Stated exercise:
Reproduce the full listing that appears beneath this instruction exactly.

[Dataset rows]
________________

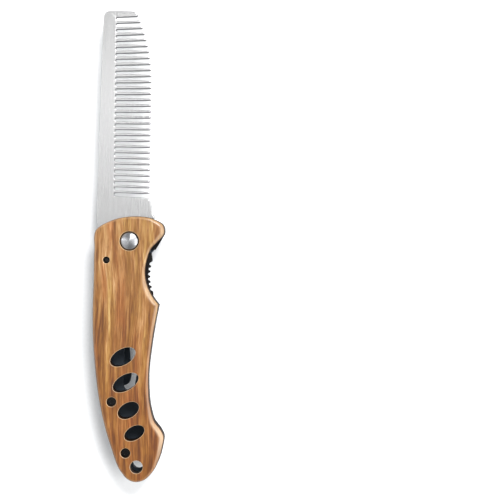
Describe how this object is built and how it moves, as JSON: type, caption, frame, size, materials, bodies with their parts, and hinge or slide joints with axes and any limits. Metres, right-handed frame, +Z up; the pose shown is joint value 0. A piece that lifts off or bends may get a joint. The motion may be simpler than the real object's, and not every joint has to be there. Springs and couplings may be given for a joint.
{
  "type": "folding comb",
  "caption": "Folding pocket comb: a flat steel comb that swings out of a curved handle with a wooden front, a black lock liner, a steel back plate and a bent pocket clip.",
  "frame": {"origin": "bottom centre of the whole open comb's bounding box, on the plane it lies on", "axes": "+Z up, out of the handle's wooden front; +Y from the handle to the tip of the open comb; the teeth point to +X"},
  "size_m": [0.029, 0.19, 0.0159],
  "materials": {
    "oiled_wood": "oiled, satin",
    "black_coated_steel": "black oxide coating, satin",
    "satin_steel": "fine bead-blasted satin",
    "polished_steel": "polished",
    "washer_bronze": "plain, hidden",
    "stainless_comb": "satin stainless"
  },
  "bodies": {
    "handle": {"wood_scale": "oiled_wood", "lock_liner": "black_coated_steel", "back_frame": "satin_steel", "pocket_clip": "satin_steel", "pivot_barrel": "polished_steel", "pivot_washer": "washer_bronze", "stop_pin": "black_coated_steel", "pivot_screw": "black_coated_steel", "clip_screw_left": "black_coated_steel", "clip_screw_right": "black_coated_steel", "pillar_upper": "satin_steel", "pillar_lower": "satin_steel", "wood_screw_upper": "black_coated_steel", "wood_screw_lower": "black_coated_steel", "frame_screw_upper": "black_coated_steel", "frame_screw_lower": "black_coated_steel"},
    "comb": {"comb": "stainless_comb", "comb_stud_spine": "stainless_comb", "comb_stud_teeth": "stainless_comb"}
  },
  "joints": [
    {"name": "comb_fold", "type": "hinge", "parent": "handle", "child": "comb", "pos_m": [0.00038, 0.00165, 0.0089], "axis": [0, 0, -1], "range_deg": [0, 174]}
  ]
}
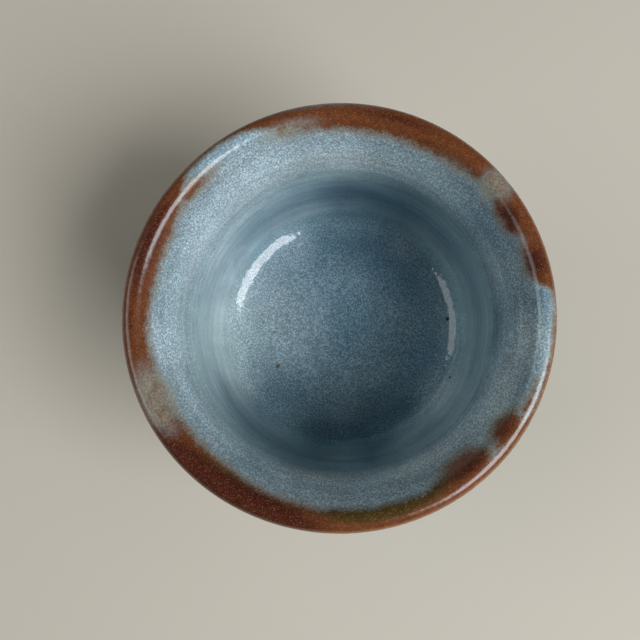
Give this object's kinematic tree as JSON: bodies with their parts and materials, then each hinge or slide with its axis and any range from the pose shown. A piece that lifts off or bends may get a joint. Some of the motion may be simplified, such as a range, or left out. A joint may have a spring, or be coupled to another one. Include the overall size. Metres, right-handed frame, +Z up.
{
  "type": "guinomi sake cup",
  "caption": "Small thrown stoneware sake cup with a flared lip, speckled blue-grey glaze inside and out, a rust-brown iron rim and a bare clay foot ring.",
  "frame": {"origin": "centre of the foot ring's resting face, on the cup's axis", "axes": "+Z up along the cup's axis from the foot to the lip; X and Y are level, and the cup is round about Z"},
  "size_m": [0.056, 0.056, 0.036],
  "materials": {
    "bare_stoneware": "matte, fired stoneware",
    "foot_stoneware": "matte, fired stoneware",
    "inner_glaze": "glossy, speckled blue-grey",
    "lip_glaze": "glossy, rust brown with blue-grey breaks",
    "outer_glaze": "glossy, speckled blue-grey"
  },
  "bodies": {
    "root": {"clay_body": "bare_stoneware", "foot_ring": "foot_stoneware", "inner_glaze": "inner_glaze", "lip_glaze": "lip_glaze", "outer_glaze": "outer_glaze"}
  },
  "joints": []
}
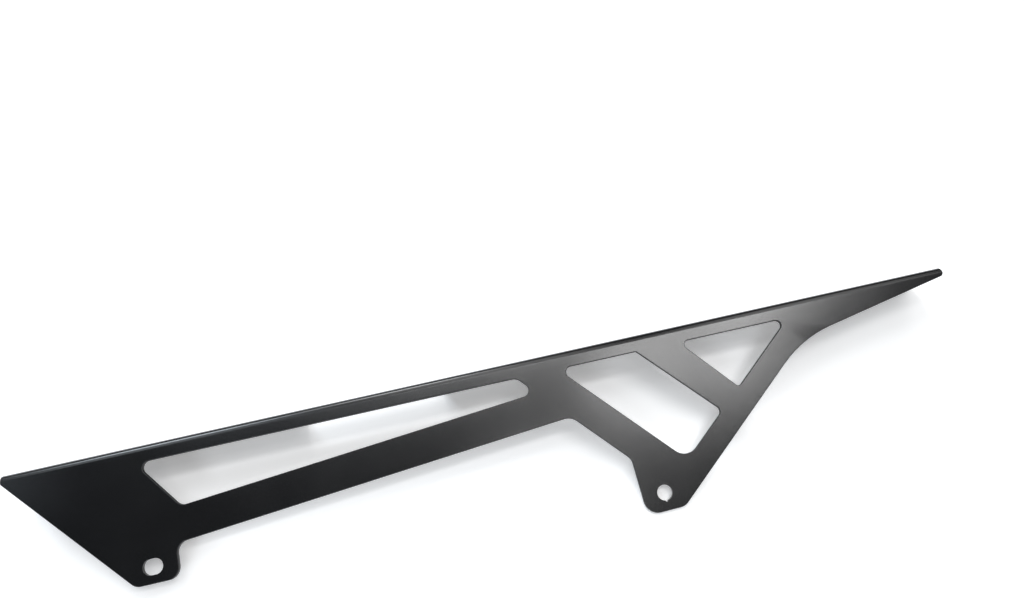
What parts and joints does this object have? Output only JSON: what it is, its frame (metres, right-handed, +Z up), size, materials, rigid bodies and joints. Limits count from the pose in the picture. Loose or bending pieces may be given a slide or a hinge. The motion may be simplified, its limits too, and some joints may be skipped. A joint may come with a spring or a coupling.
{
  "type": "motorcycle chain guard",
  "caption": "Folded sheet-metal guard that covers the side and top of a motorcycle's drive chain, with a windowed side plate, a pointed rear end and lugs for bolting to the swingarm.",
  "frame": {"origin": "centre of the bounding box's bottom face, on the ground that the guard rests on", "axes": "+X along the fold to the pointed rear end, +Y from the lugs to the flange, +Z up, with the guard as it comes to rest on the flange's free edge and the rear lug's foot"},
  "size_m": [0.4282, 0.0828, 0.0286],
  "materials": {
    "guard": "satin black powder coat on aluminium sheet"
  },
  "bodies": {
    "root": {"chain_guard": "guard"}
  },
  "joints": []
}
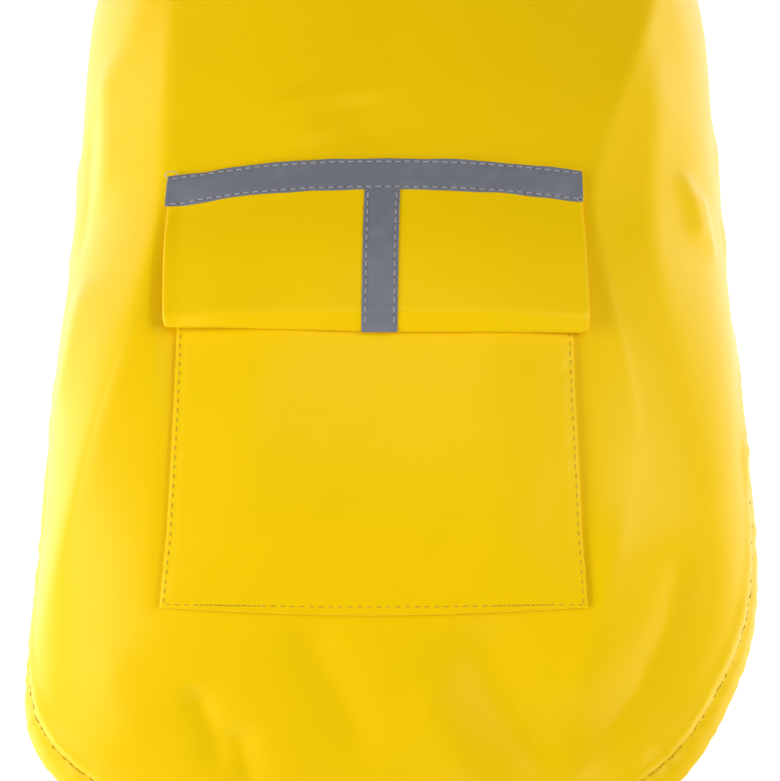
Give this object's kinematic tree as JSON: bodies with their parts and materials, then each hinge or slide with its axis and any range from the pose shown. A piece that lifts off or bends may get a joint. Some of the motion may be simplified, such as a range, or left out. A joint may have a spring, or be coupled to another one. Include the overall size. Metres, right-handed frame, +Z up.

________________

Finished task:
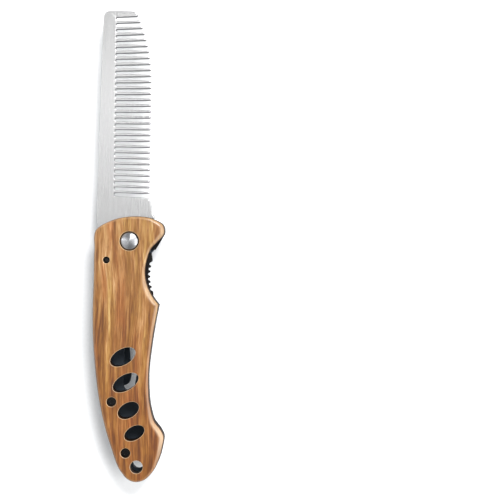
Describe how this object is built and how it moves, as JSON: type, caption, frame, size, materials, bodies with their parts, and hinge or slide joints with axes and any limits. Metres, right-handed frame, +Z up; the pose shown is joint value 0. A piece that lifts off or bends may get a joint. The motion may be simpler than the real object's, and not every joint has to be there. Springs and couplings may be given for a joint.
{
  "type": "folding comb",
  "caption": "Folding pocket comb: a flat steel comb that swings out of a curved handle with a wooden front, a black lock liner, a steel back plate and a bent pocket clip.",
  "frame": {"origin": "bottom centre of the whole open comb's bounding box, on the plane it lies on", "axes": "+Z up, out of the handle's wooden front; +Y from the handle to the tip of the open comb; the teeth point to +X"},
  "size_m": [0.029, 0.19, 0.0159],
  "materials": {
    "oiled_wood": "oiled, satin",
    "black_coated_steel": "black oxide coating, satin",
    "satin_steel": "fine bead-blasted satin",
    "polished_steel": "polished",
    "washer_bronze": "plain, hidden",
    "stainless_comb": "satin stainless"
  },
  "bodies": {
    "handle": {"wood_scale": "oiled_wood", "lock_liner": "black_coated_steel", "back_frame": "satin_steel", "pocket_clip": "satin_steel", "pivot_barrel": "polished_steel", "pivot_washer": "washer_bronze", "stop_pin": "black_coated_steel", "pivot_screw": "black_coated_steel", "clip_screw_left": "black_coated_steel", "clip_screw_right": "black_coated_steel", "pillar_upper": "satin_steel", "pillar_lower": "satin_steel", "wood_screw_upper": "black_coated_steel", "wood_screw_lower": "black_coated_steel", "frame_screw_upper": "black_coated_steel", "frame_screw_lower": "black_coated_steel"},
    "comb": {"comb": "stainless_comb", "comb_stud_spine": "stainless_comb", "comb_stud_teeth": "stainless_comb"}
  },
  "joints": [
    {"name": "comb_fold", "type": "hinge", "parent": "handle", "child": "comb", "pos_m": [0.00038, 0.00165, 0.0089], "axis": [0, 0, -1], "range_deg": [0, 174]}
  ]
}
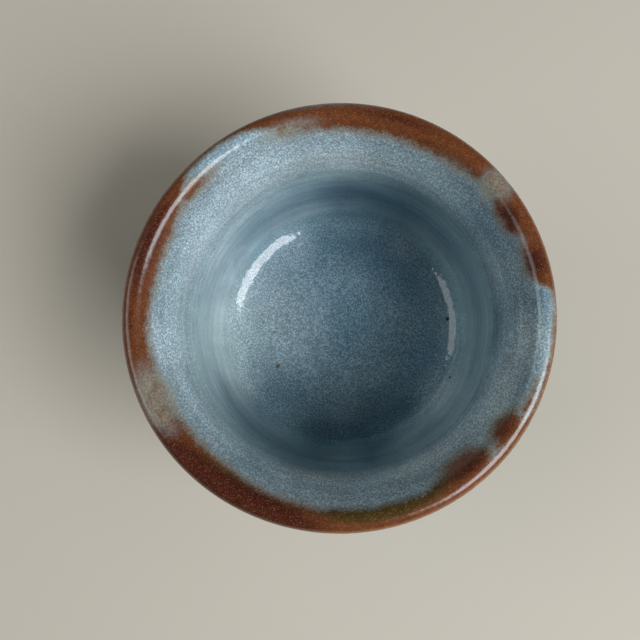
Give this object's kinematic tree as JSON: bodies with their parts and materials, then each hinge or slide with its axis and any range from the pose shown. A piece that lifts off or bends may get a joint. Some of the motion may be simplified, such as a range, or left out. A joint may have a spring, or be coupled to another one. Include the overall size. Metres, right-handed frame, +Z up.
{
  "type": "guinomi sake cup",
  "caption": "Small thrown stoneware sake cup with a flared lip, speckled blue-grey glaze inside and out, a rust-brown iron rim and a bare clay foot ring.",
  "frame": {"origin": "centre of the foot ring's resting face, on the cup's axis", "axes": "+Z up along the cup's axis from the foot to the lip; X and Y are level, and the cup is round about Z"},
  "size_m": [0.056, 0.056, 0.036],
  "materials": {
    "bare_stoneware": "matte, fired stoneware",
    "foot_stoneware": "matte, fired stoneware",
    "inner_glaze": "glossy, speckled blue-grey",
    "lip_glaze": "glossy, rust brown with blue-grey breaks",
    "outer_glaze": "glossy, speckled blue-grey"
  },
  "bodies": {
    "root": {"clay_body": "bare_stoneware", "foot_ring": "foot_stoneware", "inner_glaze": "inner_glaze", "lip_glaze": "lip_glaze", "outer_glaze": "outer_glaze"}
  },
  "joints": []
}
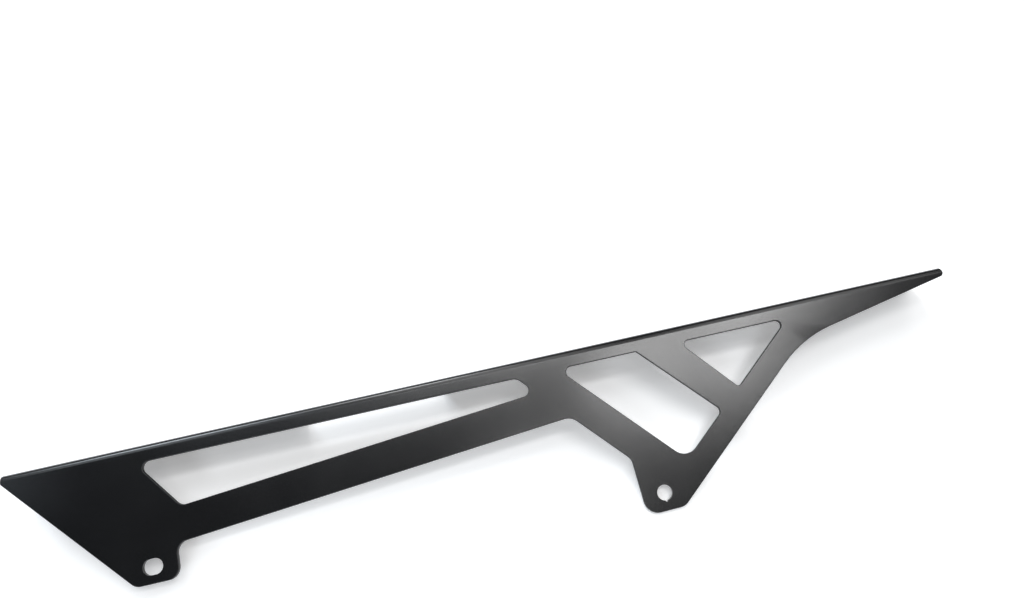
What parts and joints does this object have? Output only JSON: what it is, its frame (metres, right-handed, +Z up), size, materials, rigid bodies and joints. Limits count from the pose in the picture. Loose or bending pieces may be given a slide or a hinge. The motion may be simplified, its limits too, and some joints may be skipped. A joint may come with a spring or a coupling.
{
  "type": "motorcycle chain guard",
  "caption": "Folded sheet-metal guard that covers the side and top of a motorcycle's drive chain, with a windowed side plate, a pointed rear end and lugs for bolting to the swingarm.",
  "frame": {"origin": "centre of the bounding box's bottom face, on the ground that the guard rests on", "axes": "+X along the fold to the pointed rear end, +Y from the lugs to the flange, +Z up, with the guard as it comes to rest on the flange's free edge and the rear lug's foot"},
  "size_m": [0.4282, 0.0828, 0.0286],
  "materials": {
    "guard": "satin black powder coat on aluminium sheet"
  },
  "bodies": {
    "root": {"chain_guard": "guard"}
  },
  "joints": []
}
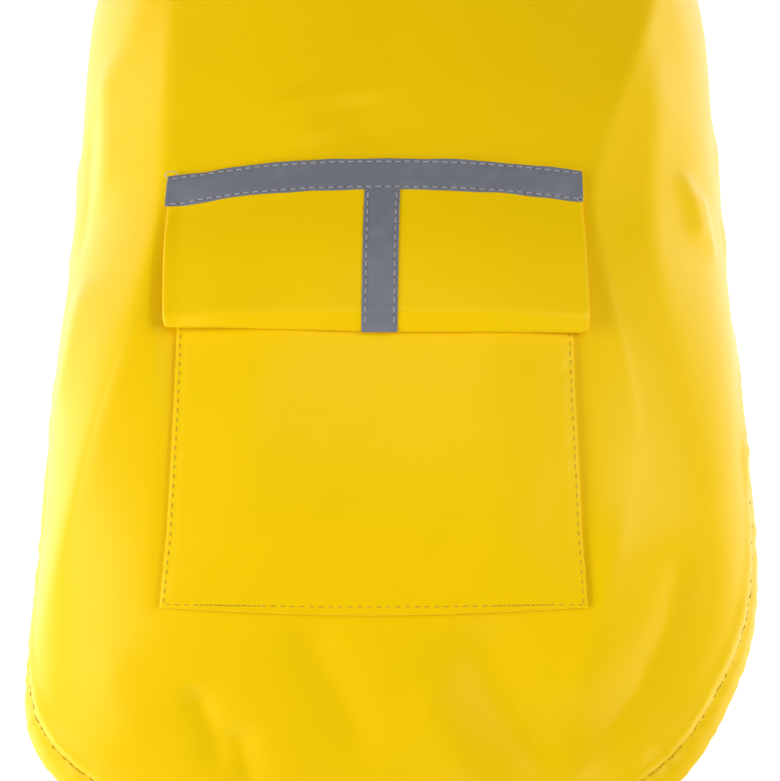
Give this object's kinematic tree as JSON: bodies with their parts and materials, then each hinge or slide with its axis and any range from the pose shown. A piece that lifts off or bends may get a joint. Some of the motion may be simplified, such as a range, or left out. A joint may have a spring, or be coupled to another one. Include the overall size. Metres, right-handed frame, +Z up.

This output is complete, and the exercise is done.